■ WHAT THIS TASK INVOLVES
Copy the listing below line for line, starting at its first line and ending with the line that has "TABLE_TIP_Z = 1.3" in it. Add nothing.

■ DATA
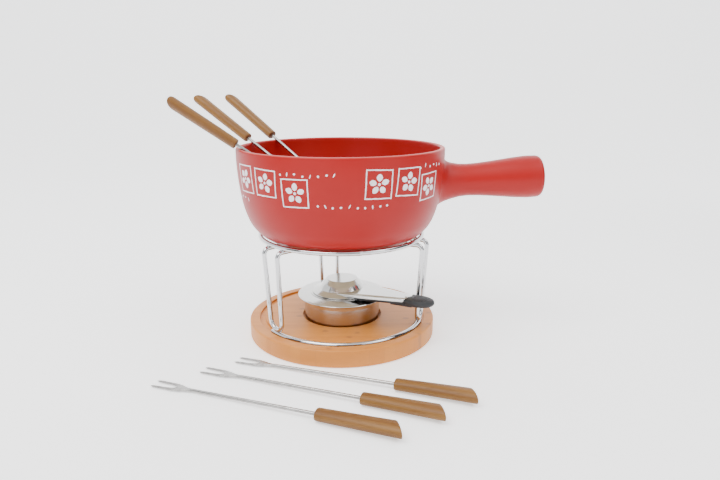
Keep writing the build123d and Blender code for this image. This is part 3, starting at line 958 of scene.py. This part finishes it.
arm = plate("arm", drop_outline, GRIP_ARM)
pocket = plate("pocket", drop_outline, [(-0.15, LIP - LIP_GAP), (-0.15, 9.0)])
heel = plate("heel", heel_outline, HEEL_LEVELS)
grip = mesh_with(paddle_mesh(), pocket, "DIFFERENCE")
grip = mesh_with(grip, arm, "UNION")
grip = mesh_with(grip, heel, "UNION")
grip.transform(tongue_place())
grip = mesh_with(grip, post(*TAB_ROOM), "DIFFERENCE")
grip = mesh_with(grip, post(*BRIM_ROOM), "DIFFERENCE")
fit(grip, black, "snuffer", ["snuffer_handle"])

rivet = turned("handle_rivet_head", rounded(RIVET_LINE, steps=6), 64)
rivet.transform(Matrix.Translation((RIVET_S * MM, 0, 0)))
rivet.transform(tongue_place())
fit(rivet, polished, "snuffer", ["handle_rivet"])


# -------- the forks
# Six long forks.  Each blade is one steel rod whose end is hammered flat, slit into two tines
# and pointed, and whose tang is glued into an oval wooden handle that is cut off on a slant.
FORK_STEEL = 174.0
FORK_END = 255.0
FORK_BLADE_END = 200.0
OUTER_EDGE = [(0, 5.35), (1.2, 5.85), (5, 6.3), (14, 6.2), (22, 6.05), (27, 5.7), (30, 5.2),
              (33, 4.3), (36, 3.3), (39, 2.55), (43, 1.95), (47, 1.75), (60, 1.75)]
INNER_EDGE = [(0, 4.85), (1.2, 4.35), (5, 4.0), (14, 3.7), (20, 3.3), (24, 2.4), (26, 1.3), (27, 0.0),
              (60, 0.0)]
THICKNESS = [(0, 0.5), (1.2, 1.1), (4, 1.9), (12, 2.0), (33, 2.0), (40, 2.5), (47, 3.5), (60, 3.5)]
SQUARENESS = [(0, 2.2), (6, 3.2), (30, 4.2), (40, 2.8), (47, 2.0), (60, 2.0)]
GRIP_WIDTHS = [(0, 13.6, 10.6), (8, 14.1, 10.8), (83, 18.5, 11.8)]
GRIP_SLANT = 12.0
POT_FORKS = ((199.8, 177.3, -158.0), (159.4, 156.7, -170.0), (136.5, 147.7, -165.0))
TABLE_FORKS = ((-183.0, -135.6, -23.1), (-142.3, -108.7, -23.5), (-111.1, -86.9, -22.1))
FORK_RIM = (112.4, 219.8, 170.3)
POT_FLOOR = 122.2
TABLE_TIP_Z = 1.3


def eased(table, where):
    """A smooth curve through the (place, value) pairs of a table, without overshoot."""
    xs = [pair[0] for pair in table]
    ys = [pair[1] for pair in table]
    slopes = [(b - a) / (d - c) for a, b, c, d in zip(ys, ys[1:], xs, xs[1:])]
    middles = [2 * a * b / (a + b) if a * b > 0 else 0.0 for a, b in zip(slopes, slopes[1:])]
    ways = slopes[:1] + middles + slopes[-1:]
    index = min(max(int(np.searchsorted(xs, where)) - 1, 0), len(slopes) - 1)
    span = xs[index + 1] - xs[index]
    t = min(max((where - xs[index]) / span, 0.0), 1.0)
    return (ys[index] * (2 * t ** 3 - 3 * t ** 2 + 1) + ways[index] * span * (t ** 3 - 2 * t ** 2 + t)
            + ys[index + 1] * (3 * t ** 2 - 2 * t ** 3) + ways[index + 1] * span * (t ** 3 - t ** 2))


def power(value, exponent):
    return math.copysign(abs(value) ** exponent, value)


def blade_mesh(name):
    """The blade along X from the tips: one half is drawn as rings and the other mirrors it."""
    stations = [0, 0.4, 0.8, 1.3, 2, 3, 4, 5, 7] + list(range(9, 21, 2))
    stations += [20 + 0.5 * step for step in range(54)]
    stations += [48, 60, 90, 120, 150, 170, FORK_BLADE_END]
    sides = 24
    points, faces = [], []
    for x in stations:
        outer = eased(OUTER_EDGE, min(x, 60))
        inner = eased(INNER_EDGE, min(x, 60))
        high = eased(THICKNESS, min(x, 60)) / 2
        bend = 2 / eased(SQUARENESS, min(x, 60))
        middle = (outer + inner) / 2 if inner > 0.9 else inner + (outer - inner) / 2 * min(1.0, inner / 0.9)
        for side in range(sides):
            angle = 2 * math.pi * side / sides
            across = power(math.cos(angle), bend)
            reach = (outer - middle) if across > 0 else (middle - inner)
            points.append(Vector((x, middle + across * reach, high * power(math.sin(angle), bend))) * MM)
    whole = tube_faces(len(stations), sides)
    flat = [abs(point.y) < 1e-9 for point in points]
    kept = [face for face in whole if not all(flat[corner] for corner in face)]
    count = len(points)
    points += [Vector((point.x, -point.y, point.z)) for point in points]
    faces = kept + [[corner + count for corner in face[::-1]] for face in kept]
    mesh = solid(name, points, faces, edge=55)
    return welded(mesh, 0.00001)


def welded(mesh, gap):
    """The mesh with points closer than the gap made one, and loose points gone."""
    work = bmesh.new()
    work.from_mesh(mesh)
    bmesh.ops.remove_doubles(work, verts=work.verts, dist=gap)
    bmesh.ops.delete(work, geom=[v for v in work.verts if not v.link_faces], context="VERTS")
    bmesh.ops.recalc_face_normals(work, faces=work.faces)
    work.to_mesh(mesh)
    work.free()
    return mesh


def grip_mesh(name, seed):
    """The oval handle as rings; each ring leans over more until the last lies on the slant."""
    shape = random.Random(seed)
    sides, stations = 48, 42
    length = FORK_END - FORK_STEEL
    middle = length - GRIP_SLANT / 2
    lean = GRIP_SLANT / GRIP_WIDTHS[-1][1]
    wander = shape.uniform(-0.15, 0.15)
    levels = [(0.0, 0.42), (0.0, 0.75), (0.25, 0.93), (0.9, 0.985), (1.8, 1.0)]
    levels += [(1.8 + (middle - 2.5) * step / stations, 1.0) for step in range(1, stations)]
    levels += [(middle - 0.5, 1.0), (middle - 0.12, 0.985), (middle, 0.95), (middle, 0.5)]
    points = []
    for along, share in levels:
        width = eased([(s, w) for s, w, t in GRIP_WIDTHS], along) / 2 * share
        thick = eased([(s, t) for s, w, t in GRIP_WIDTHS], along) / 2 * share
        slant = lean * min(1.0, max(0.0, (along - 20) / (middle - 20)))
        for side in range(sides):
            angle = 2 * math.pi * side / sides
            y = width * power(math.cos(angle), 0.94)
            z = thick * power(math.sin(angle), 0.94) + wander * math.sin(along / 26)
            points.append(Vector((FORK_STEEL + along - y * slant, y, z)) * MM)
    return solid(name, points, tube_faces(len(levels), sides), edge=40)


def fork_steel_finish():
    """Satin stainless rod: lengthwise polishing lines and grey scale in patches all along it."""
    steel = Finish("fork_steel", {"Metallic": 1.0})
    line = steel.noise(1.0, 3.0, stretch=(70, 2600, 2600))
    patch = steel.noise(130, 3.0).between(0.42, 0.72)
    worn = patch * 0.7 + line * 0.3
    steel.drive("Base Color", steel.blend(worn, (0.40, 0.39, 0.38, 1), (0.26, 0.25, 0.24, 1)))
    steel.drive("Roughness", 0.20 + line * 0.14 + patch * 0.08)
    steel.relief(line, 0.00006, 0.3)
    return steel


def fork_wood_finish(seed):
    """Oiled open-pored wood with its grain along the handle; the slanted cut is darker."""
    pick = random.Random(seed)
    shift = (pick.uniform(0, 9), pick.uniform(0, 9), pick.uniform(0, 9))
    wood = Finish(f"fork_wood_{seed}", {"Specular IOR Level": 0.3})
    band = wood.noise(1.0, 2.0, stretch=(9, 130, 130), shift=shift)
    figure = wood.noise(1.0, 3.0, stretch=(26, 520, 520), shift=shift)
    pore = wood.noise(1.0, 2.0, stretch=(130, 2600, 2600), shift=shift).between(0.56, 0.72)
    facing = wood.node("TexCoord", {}, {}, "Normal")
    end = wood.node("SeparateXYZ", {}, {0: facing}, "X").size().between(0.6, 0.8)
    colour = wood.blend(band.between(0.32, 0.68), (0.21, 0.098, 0.020, 1), (0.14, 0.057, 0.011, 1))
    colour = wood.blend(figure.between(0.45, 0.75) * 0.6, colour, (0.15, 0.058, 0.014, 1))
    colour = wood.blend(pore * 0.55, colour, (0.08, 0.034, 0.012, 1))
    wood.drive("Base Color", wood.blend(end * 0.5, colour, (0.13, 0.065, 0.03, 1)))
    wood.drive("Roughness", 0.46 + pore * 0.2 + end * 0.15)
    wood.relief(figure * 0.5 - pore, 0.0002, 0.2)
    return wood


def leaning(rim_azimuth, heading, roll):
    """Where a fork stands on the pot's floor and leans on its rim."""
    rim_r, rim_z, rim_s = FORK_RIM
    turn, plan, phi = (math.radians(value) for value in (roll, heading, rim_azimuth))
    tip_z = POT_FLOOR + 0.5 * (12.6 * abs(math.sin(turn)) + 2.0 * abs(math.cos(turn)))
    slope = math.asin((rim_z - tip_z) / rim_s)
    along = Vector((math.cos(slope) * math.cos(plan), math.cos(slope) * math.sin(plan), math.sin(slope)))
    tip = Vector((rim_r * math.cos(phi), rim_r * math.sin(phi), rim_z)) - along * rim_s
    side = Vector((-math.sin(plan), math.cos(plan), 0))
    frame_of_fork = Matrix((along, side, along.cross(side))).transposed().to_4x4()
    return Matrix.Translation(tip * MM) @ frame_of_fork @ Matrix.Rotation(turn, 4, "X")


def lying(tip_x, tip_y, heading):
    """Where a fork lies on the table, on its tips and the near edge of its handle."""
    slope = math.asin((GRIP_WIDTHS[0][2] / 2 - TABLE_TIP_Z + 0.2) / FORK_STEEL)
    turn = Matrix.Rotation(math.radians(heading), 4, "Z") @ Matrix.Rotation(-slope, 4, "Y")
    return Matrix.Translation(Vector((tip_x, tip_y, TABLE_TIP_Z)) * MM) @ turn


fork_steel = fork_steel_finish()
places = {f"pot_fork_{number}": leaning(*where) for number, where in enumerate(POT_FORKS, 1)}
places |= {f"table_fork_{number}": lying(*where) for number, where in enumerate(TABLE_FORKS, 1)}
for seed, (fork, place) in enumerate(places.items(), 1):
    fit(blade_mesh(f"{fork}_tines"), fork_steel, fork, [f"{fork}_blade"], place)
    grip = grip_mesh(f"{fork}_wood", seed)
    fit(grip, fork_wood_finish(seed), fork, [f"{fork}_handle"], place)


# -------- the table and the light
# A pale seamless studio sweep under and behind the set, large soft lights above it, and dull
# cards at its sides that give the bright metal something darker to mirror.
SWEEP = (-2.4, 1.1, 0.9, 3.2, 3.0)


def sweep_mesh():
    """A floor that curves up into a wall behind the set."""
    near, bend, radius, height, half = SWEEP
    line = [(near, 0.0), (0.0, 0.0), (bend, 0.0)]
    for step in range(1, 25):
        angle = math.pi / 2 * step / 24
        line.append((bend + radius * math.sin(angle), radius * (1 - math.cos(angle))))
    line.append((bend + radius, height))
    points = [(side * half, y, z - 0.0002) for y, z in line for side in (-1, 1)]
    faces = [[2 * row, 2 * row + 1, 2 * row + 3, 2 * row + 2] for row in range(len(line) - 1)]
    mesh = bpy.data.meshes.new("studio_sweep")
    mesh.from_pydata(points, [], faces)
    mesh.shade_smooth()
    return mesh


def stand_up(mesh, finish):
    thing = bpy.data.objects.new(mesh.name, mesh)
    bpy.context.scene.collection.objects.link(thing)
    mesh.materials.append(finish.material)
    return thing


def card(name, finish, centre, size):
    """An upright card that faces the set."""
    wide, high = size[0] / 2, size[1] / 2
    mesh = bpy.data.meshes.new(name)
    corners = [(-wide, 0, -high), (wide, 0, -high), (wide, 0, high), (-wide, 0, high)]
    mesh.from_pydata(corners, [], [[0, 1, 2, 3]])
    thing = stand_up(mesh, finish)
    spot = Vector(centre)
    thing.location = spot
    thing.rotation_euler = (0, 0, math.atan2(-spot.y, -spot.x) + math.pi / 2)
    thing.visible_camera = False


def soft_light(name, place, size, watts, aim=(0, 0, 0.1)):
    """A square area light aimed at the set."""
    lamp = bpy.data.lights.new(name, "AREA")
    lamp.shape, lamp.size, lamp.energy = "SQUARE", size, watts
    lamp.color = (1.0, 0.985, 0.965)
    thing = bpy.data.objects.new(name, lamp)
    bpy.context.scene.collection.objects.link(thing)
    thing.location = place
    thing.rotation_euler = (Vector(aim) - Vector(place)).to_track_quat("-Z", "Y").to_euler()


glow = {"Emission Color": (1, 1, 1, 1), "Emission Strength": 0.8}
paper = Finish("studio_paper", {"Specular IOR Level": 0.2} | glow)
tint = paper.noise(1.6, 2.0)
paper.drive("Base Color", paper.blend(tint, (0.90, 0.90, 0.902, 1), (0.885, 0.885, 0.89, 1)))
paper.drive("Roughness", 0.75 + tint * 0.1)
stand_up(sweep_mesh(), paper)

felt = Finish("dull_card", {"Specular IOR Level": 0.1})
weave = felt.noise(300, 2.0)
felt.drive("Base Color", felt.blend(weave, (0.03, 0.03, 0.03, 1), (0.05, 0.05, 0.05, 1)))
felt.drive("Roughness", 0.9 + weave * 0.1)
card("card_left", felt, (-1.15, -0.5, 0.45), (0.5, 1.2))
card("card_right", felt, (1.15, -0.1, 0.42), (0.9, 1.1))
card("card_front", felt, (0.25, -1.5, 0.5), (0.9, 0.9))

soft_light("key_light", (-0.7, -0.7, 1.9), 1.3, 46)
soft_light("fill_light", (1.4, -0.5, 1.4), 1.2, 16)
world = bpy.data.worlds.new("studio_air")
bpy.context.scene.world = world
world.use_nodes = True
world.node_tree.nodes["Background"].inputs["Color"].default_value = (0.96, 0.98, 1.0, 1)
world.node_tree.nodes["Background"].inputs["Strength"].default_value = 1.6

lens = bpy.data.cameras.new("camera")
lens.lens = 29.843
lens.sensor_width = 36.0
camera = bpy.data.objects.new("camera", lens)
bpy.context.scene.collection.objects.link(camera)
camera.location = (0.0, -0.66826, 0.28185)
camera.rotation_euler = (math.radians(90 - 14.558), 0.0, math.radians(-1.828))
bpy.context.scene.camera = camera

■ RESPONSE TO THE EXERCISE
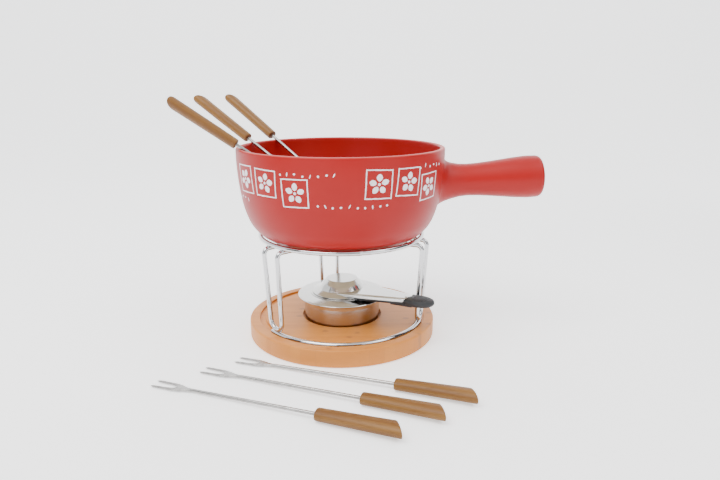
Keep writing the build123d and Blender code for this image. This is part 3, starting at line 958 of scene.py. This part finishes it.
arm = plate("arm", drop_outline, GRIP_ARM)
pocket = plate("pocket", drop_outline, [(-0.15, LIP - LIP_GAP), (-0.15, 9.0)])
heel = plate("heel", heel_outline, HEEL_LEVELS)
grip = mesh_with(paddle_mesh(), pocket, "DIFFERENCE")
grip = mesh_with(grip, arm, "UNION")
grip = mesh_with(grip, heel, "UNION")
grip.transform(tongue_place())
grip = mesh_with(grip, post(*TAB_ROOM), "DIFFERENCE")
grip = mesh_with(grip, post(*BRIM_ROOM), "DIFFERENCE")
fit(grip, black, "snuffer", ["snuffer_handle"])

rivet = turned("handle_rivet_head", rounded(RIVET_LINE, steps=6), 64)
rivet.transform(Matrix.Translation((RIVET_S * MM, 0, 0)))
rivet.transform(tongue_place())
fit(rivet, polished, "snuffer", ["handle_rivet"])


# -------- the forks
# Six long forks.  Each blade is one steel rod whose end is hammered flat, slit into two tines
# and pointed, and whose tang is glued into an oval wooden handle that is cut off on a slant.
FORK_STEEL = 174.0
FORK_END = 255.0
FORK_BLADE_END = 200.0
OUTER_EDGE = [(0, 5.35), (1.2, 5.85), (5, 6.3), (14, 6.2), (22, 6.05), (27, 5.7), (30, 5.2),
              (33, 4.3), (36, 3.3), (39, 2.55), (43, 1.95), (47, 1.75), (60, 1.75)]
INNER_EDGE = [(0, 4.85), (1.2, 4.35), (5, 4.0), (14, 3.7), (20, 3.3), (24, 2.4), (26, 1.3), (27, 0.0),
              (60, 0.0)]
THICKNESS = [(0, 0.5), (1.2, 1.1), (4, 1.9), (12, 2.0), (33, 2.0), (40, 2.5), (47, 3.5), (60, 3.5)]
SQUARENESS = [(0, 2.2), (6, 3.2), (30, 4.2), (40, 2.8), (47, 2.0), (60, 2.0)]
GRIP_WIDTHS = [(0, 13.6, 10.6), (8, 14.1, 10.8), (83, 18.5, 11.8)]
GRIP_SLANT = 12.0
POT_FORKS = ((199.8, 177.3, -158.0), (159.4, 156.7, -170.0), (136.5, 147.7, -165.0))
TABLE_FORKS = ((-183.0, -135.6, -23.1), (-142.3, -108.7, -23.5), (-111.1, -86.9, -22.1))
FORK_RIM = (112.4, 219.8, 170.3)
POT_FLOOR = 122.2
TABLE_TIP_Z = 1.3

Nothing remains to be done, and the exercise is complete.